Aim of the task: Each line from the one containing "Keep writing the" through the one containing "of a block." is to be retyped exactly, both end lines included, and all other lines left out.

Entries supplied:
___

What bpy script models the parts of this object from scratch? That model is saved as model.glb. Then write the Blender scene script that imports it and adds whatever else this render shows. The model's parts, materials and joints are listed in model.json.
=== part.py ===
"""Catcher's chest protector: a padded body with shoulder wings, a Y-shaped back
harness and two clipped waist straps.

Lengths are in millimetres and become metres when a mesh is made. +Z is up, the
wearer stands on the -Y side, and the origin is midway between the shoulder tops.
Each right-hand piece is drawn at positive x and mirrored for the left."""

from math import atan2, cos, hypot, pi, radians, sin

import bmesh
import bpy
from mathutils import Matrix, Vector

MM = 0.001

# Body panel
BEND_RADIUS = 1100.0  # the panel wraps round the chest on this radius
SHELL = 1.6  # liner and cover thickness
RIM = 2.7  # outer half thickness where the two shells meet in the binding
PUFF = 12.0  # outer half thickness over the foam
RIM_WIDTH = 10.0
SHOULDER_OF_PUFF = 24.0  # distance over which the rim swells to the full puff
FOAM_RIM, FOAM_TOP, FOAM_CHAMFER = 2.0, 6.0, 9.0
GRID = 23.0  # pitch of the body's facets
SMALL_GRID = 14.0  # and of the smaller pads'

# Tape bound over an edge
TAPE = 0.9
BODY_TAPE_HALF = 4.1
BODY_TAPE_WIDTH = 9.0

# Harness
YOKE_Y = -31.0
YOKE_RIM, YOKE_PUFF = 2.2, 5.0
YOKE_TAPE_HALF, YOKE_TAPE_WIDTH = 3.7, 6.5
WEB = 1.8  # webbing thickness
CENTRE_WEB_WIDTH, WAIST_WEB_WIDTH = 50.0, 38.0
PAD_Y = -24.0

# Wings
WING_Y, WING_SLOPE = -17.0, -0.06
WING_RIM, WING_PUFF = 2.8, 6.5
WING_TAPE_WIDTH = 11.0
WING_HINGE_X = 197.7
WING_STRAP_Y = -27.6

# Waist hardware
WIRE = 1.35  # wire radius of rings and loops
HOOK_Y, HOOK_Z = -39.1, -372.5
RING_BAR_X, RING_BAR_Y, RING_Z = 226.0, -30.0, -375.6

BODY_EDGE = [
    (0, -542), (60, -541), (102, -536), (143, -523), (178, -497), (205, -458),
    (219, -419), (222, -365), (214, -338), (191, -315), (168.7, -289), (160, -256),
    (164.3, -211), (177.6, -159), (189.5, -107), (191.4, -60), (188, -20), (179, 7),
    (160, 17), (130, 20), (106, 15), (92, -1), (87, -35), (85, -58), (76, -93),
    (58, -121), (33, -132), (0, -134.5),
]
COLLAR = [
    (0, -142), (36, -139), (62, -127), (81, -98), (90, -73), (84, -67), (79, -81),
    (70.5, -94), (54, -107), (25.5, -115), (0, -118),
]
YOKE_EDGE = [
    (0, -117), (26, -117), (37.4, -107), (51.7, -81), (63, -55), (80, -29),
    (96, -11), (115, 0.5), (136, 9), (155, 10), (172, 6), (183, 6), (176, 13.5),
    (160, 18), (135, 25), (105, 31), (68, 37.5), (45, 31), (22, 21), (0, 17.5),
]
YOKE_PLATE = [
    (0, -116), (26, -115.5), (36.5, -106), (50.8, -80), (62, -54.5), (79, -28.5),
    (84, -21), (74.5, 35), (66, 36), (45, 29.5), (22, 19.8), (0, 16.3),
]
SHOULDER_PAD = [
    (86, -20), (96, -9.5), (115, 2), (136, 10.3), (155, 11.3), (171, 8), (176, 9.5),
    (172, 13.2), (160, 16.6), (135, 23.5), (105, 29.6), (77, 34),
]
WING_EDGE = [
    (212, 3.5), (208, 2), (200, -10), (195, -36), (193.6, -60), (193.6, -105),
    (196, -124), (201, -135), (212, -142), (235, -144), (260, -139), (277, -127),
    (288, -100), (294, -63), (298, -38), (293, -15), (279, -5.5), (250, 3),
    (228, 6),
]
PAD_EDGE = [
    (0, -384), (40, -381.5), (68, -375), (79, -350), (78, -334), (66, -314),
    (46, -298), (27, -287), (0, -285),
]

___

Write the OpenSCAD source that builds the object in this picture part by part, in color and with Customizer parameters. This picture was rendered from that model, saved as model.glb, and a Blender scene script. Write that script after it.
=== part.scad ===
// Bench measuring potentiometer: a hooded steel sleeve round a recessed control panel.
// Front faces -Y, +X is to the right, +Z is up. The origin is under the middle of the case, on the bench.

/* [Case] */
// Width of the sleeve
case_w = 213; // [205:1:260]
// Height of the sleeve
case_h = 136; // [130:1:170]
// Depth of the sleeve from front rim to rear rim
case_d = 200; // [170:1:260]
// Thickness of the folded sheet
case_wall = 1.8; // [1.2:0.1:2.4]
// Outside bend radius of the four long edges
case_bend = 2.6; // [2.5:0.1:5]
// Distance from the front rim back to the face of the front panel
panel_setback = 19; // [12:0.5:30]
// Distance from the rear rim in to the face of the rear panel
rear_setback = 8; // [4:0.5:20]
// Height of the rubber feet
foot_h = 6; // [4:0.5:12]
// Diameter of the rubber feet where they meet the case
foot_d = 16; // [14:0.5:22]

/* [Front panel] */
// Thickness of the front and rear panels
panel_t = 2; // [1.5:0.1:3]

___

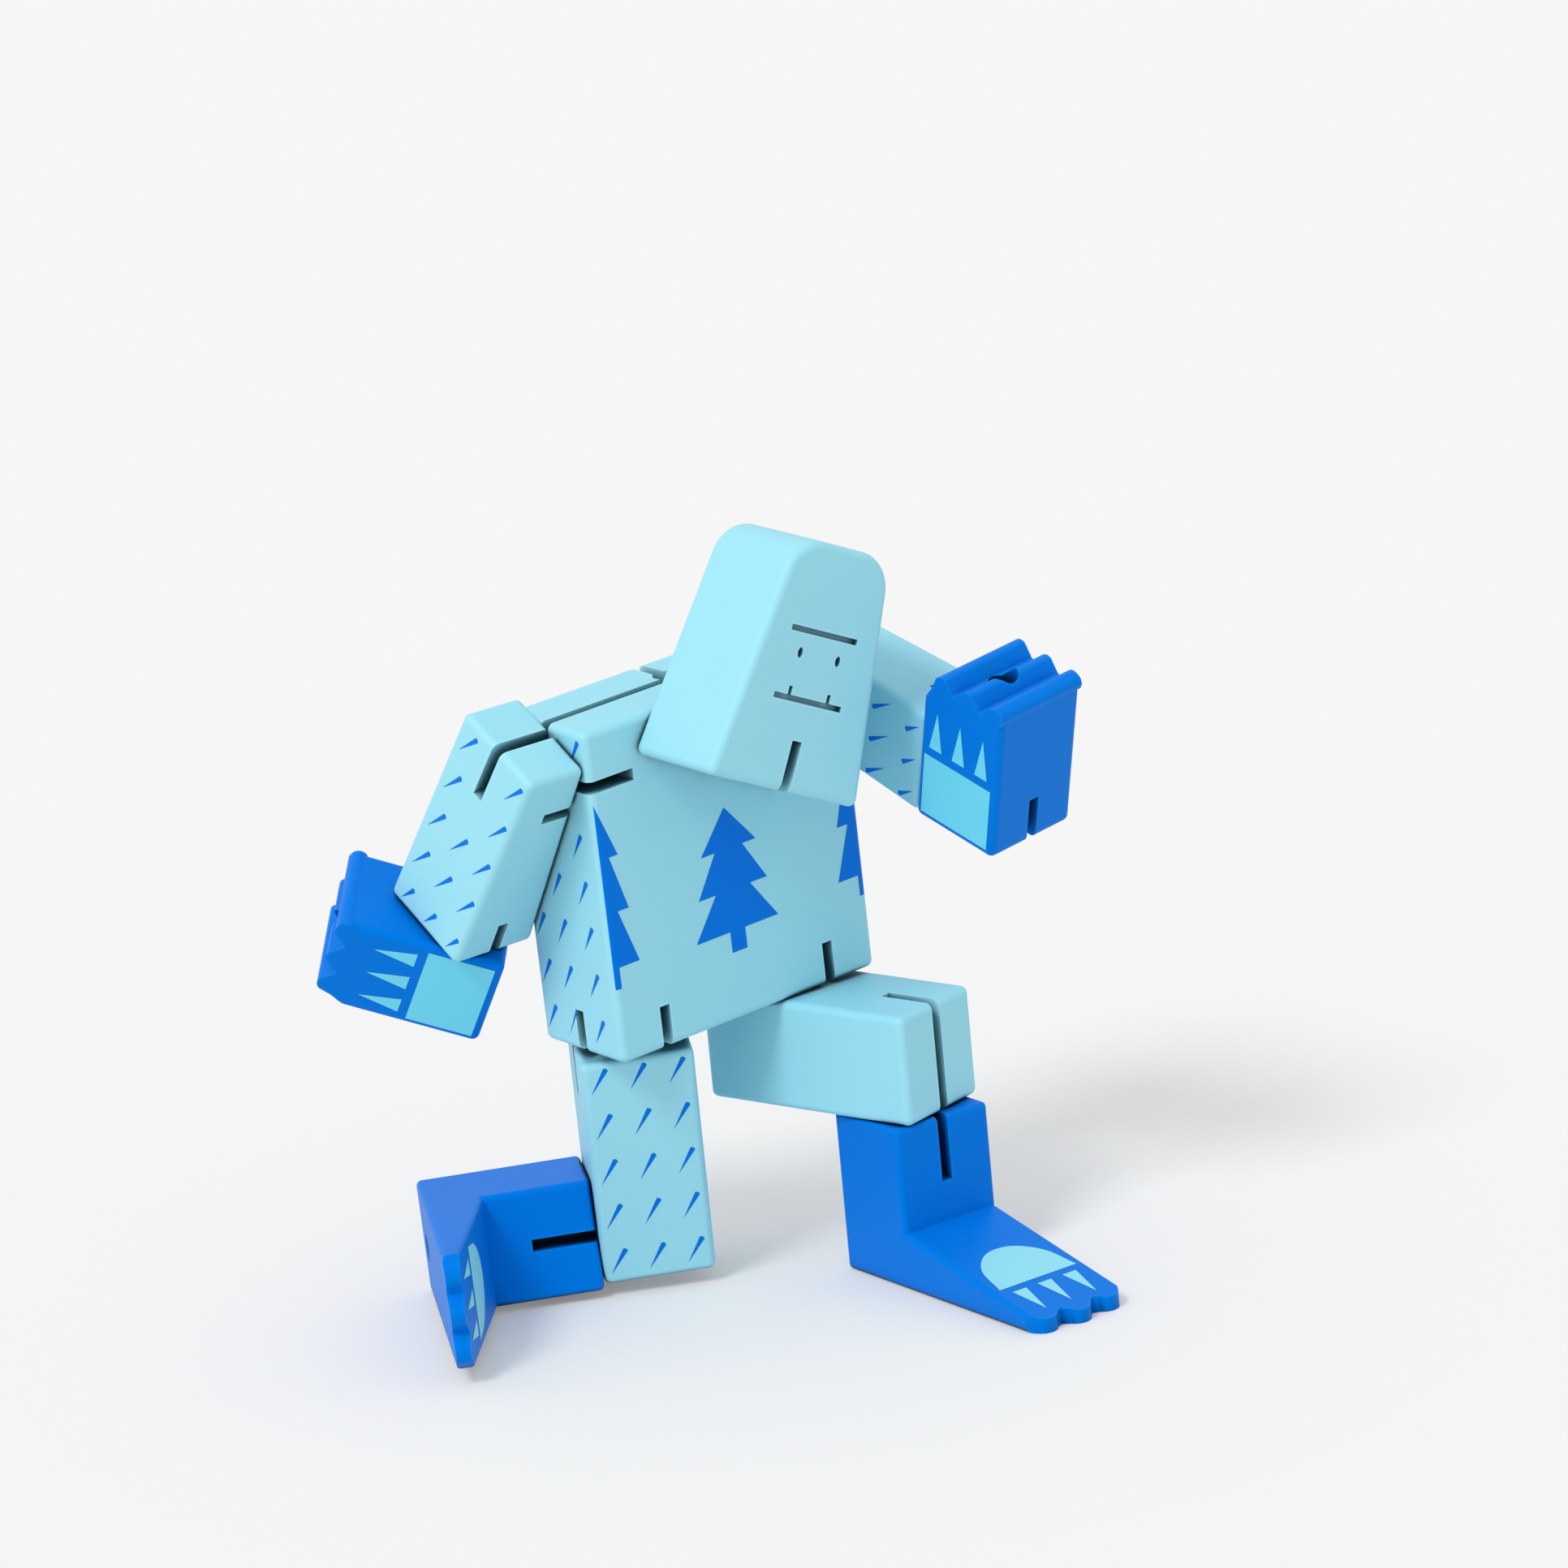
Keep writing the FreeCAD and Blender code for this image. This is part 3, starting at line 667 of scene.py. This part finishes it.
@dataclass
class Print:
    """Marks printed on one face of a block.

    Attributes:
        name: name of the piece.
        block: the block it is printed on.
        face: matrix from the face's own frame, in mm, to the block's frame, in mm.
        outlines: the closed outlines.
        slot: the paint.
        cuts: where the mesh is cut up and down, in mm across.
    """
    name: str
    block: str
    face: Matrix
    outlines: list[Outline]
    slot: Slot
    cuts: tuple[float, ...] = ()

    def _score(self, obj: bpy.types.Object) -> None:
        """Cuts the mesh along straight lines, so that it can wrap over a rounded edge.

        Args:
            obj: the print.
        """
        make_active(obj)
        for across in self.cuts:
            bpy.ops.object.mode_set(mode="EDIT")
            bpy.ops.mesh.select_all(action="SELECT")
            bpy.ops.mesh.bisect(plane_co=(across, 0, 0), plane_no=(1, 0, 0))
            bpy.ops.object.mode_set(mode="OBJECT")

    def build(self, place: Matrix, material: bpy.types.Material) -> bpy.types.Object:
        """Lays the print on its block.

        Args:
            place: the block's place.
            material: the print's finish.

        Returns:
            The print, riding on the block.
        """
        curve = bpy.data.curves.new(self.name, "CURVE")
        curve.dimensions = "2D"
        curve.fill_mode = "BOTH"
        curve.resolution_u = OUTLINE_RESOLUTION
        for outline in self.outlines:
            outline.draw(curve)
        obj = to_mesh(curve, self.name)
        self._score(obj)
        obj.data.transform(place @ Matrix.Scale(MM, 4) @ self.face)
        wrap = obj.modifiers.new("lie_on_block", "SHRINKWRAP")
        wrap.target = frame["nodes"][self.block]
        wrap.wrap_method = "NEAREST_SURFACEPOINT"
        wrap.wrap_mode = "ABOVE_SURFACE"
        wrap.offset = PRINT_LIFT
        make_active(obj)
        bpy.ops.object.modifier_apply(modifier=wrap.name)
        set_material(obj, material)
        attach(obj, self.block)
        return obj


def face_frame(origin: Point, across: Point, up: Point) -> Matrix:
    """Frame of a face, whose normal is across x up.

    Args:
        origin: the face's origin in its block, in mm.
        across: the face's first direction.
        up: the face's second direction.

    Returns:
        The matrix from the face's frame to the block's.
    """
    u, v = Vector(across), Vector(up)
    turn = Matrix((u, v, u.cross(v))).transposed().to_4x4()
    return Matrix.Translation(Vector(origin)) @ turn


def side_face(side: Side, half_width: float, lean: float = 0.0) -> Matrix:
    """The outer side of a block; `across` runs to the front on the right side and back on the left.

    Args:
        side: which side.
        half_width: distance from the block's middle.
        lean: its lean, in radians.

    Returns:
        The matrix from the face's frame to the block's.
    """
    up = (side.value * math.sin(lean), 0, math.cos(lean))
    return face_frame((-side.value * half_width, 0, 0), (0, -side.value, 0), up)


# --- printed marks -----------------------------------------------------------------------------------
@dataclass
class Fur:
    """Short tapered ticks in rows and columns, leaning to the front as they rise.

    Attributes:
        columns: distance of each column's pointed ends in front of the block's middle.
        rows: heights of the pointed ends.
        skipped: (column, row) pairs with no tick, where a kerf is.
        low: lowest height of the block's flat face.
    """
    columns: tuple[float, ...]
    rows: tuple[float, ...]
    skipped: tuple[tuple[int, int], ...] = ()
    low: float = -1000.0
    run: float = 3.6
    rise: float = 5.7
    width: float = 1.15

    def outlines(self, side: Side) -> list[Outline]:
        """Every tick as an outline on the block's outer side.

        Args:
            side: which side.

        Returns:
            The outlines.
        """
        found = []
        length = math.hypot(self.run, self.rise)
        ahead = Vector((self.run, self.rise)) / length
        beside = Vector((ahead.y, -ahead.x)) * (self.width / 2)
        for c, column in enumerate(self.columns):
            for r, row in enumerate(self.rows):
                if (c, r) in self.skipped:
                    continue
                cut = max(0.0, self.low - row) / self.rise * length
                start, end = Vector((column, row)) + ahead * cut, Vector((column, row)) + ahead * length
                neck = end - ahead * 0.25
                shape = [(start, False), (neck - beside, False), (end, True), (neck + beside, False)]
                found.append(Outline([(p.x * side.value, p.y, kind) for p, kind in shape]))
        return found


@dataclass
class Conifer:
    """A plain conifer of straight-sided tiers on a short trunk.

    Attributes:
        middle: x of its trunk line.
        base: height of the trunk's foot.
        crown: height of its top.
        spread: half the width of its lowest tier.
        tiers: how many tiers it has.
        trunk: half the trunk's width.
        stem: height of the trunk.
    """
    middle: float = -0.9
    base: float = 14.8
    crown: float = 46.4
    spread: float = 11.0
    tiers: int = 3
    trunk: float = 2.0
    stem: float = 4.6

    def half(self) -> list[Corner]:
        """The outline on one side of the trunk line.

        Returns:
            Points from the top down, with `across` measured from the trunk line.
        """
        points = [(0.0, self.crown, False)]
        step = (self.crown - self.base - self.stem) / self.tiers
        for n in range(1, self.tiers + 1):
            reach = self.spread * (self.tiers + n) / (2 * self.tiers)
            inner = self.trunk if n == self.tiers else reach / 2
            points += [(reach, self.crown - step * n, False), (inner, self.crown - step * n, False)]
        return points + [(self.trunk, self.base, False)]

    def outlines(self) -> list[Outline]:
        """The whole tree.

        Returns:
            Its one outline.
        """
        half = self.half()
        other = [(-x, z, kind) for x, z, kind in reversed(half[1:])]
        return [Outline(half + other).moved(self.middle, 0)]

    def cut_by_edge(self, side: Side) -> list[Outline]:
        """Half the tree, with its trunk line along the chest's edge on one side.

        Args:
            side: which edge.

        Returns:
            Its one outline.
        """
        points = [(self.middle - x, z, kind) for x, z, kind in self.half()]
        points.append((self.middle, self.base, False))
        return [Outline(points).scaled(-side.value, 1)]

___

Result:
Keep writing the FreeCAD and Blender code for this image. This is part 3, starting at line 667 of scene.py. This part finishes it.
@dataclass
class Print:
    """Marks printed on one face of a block.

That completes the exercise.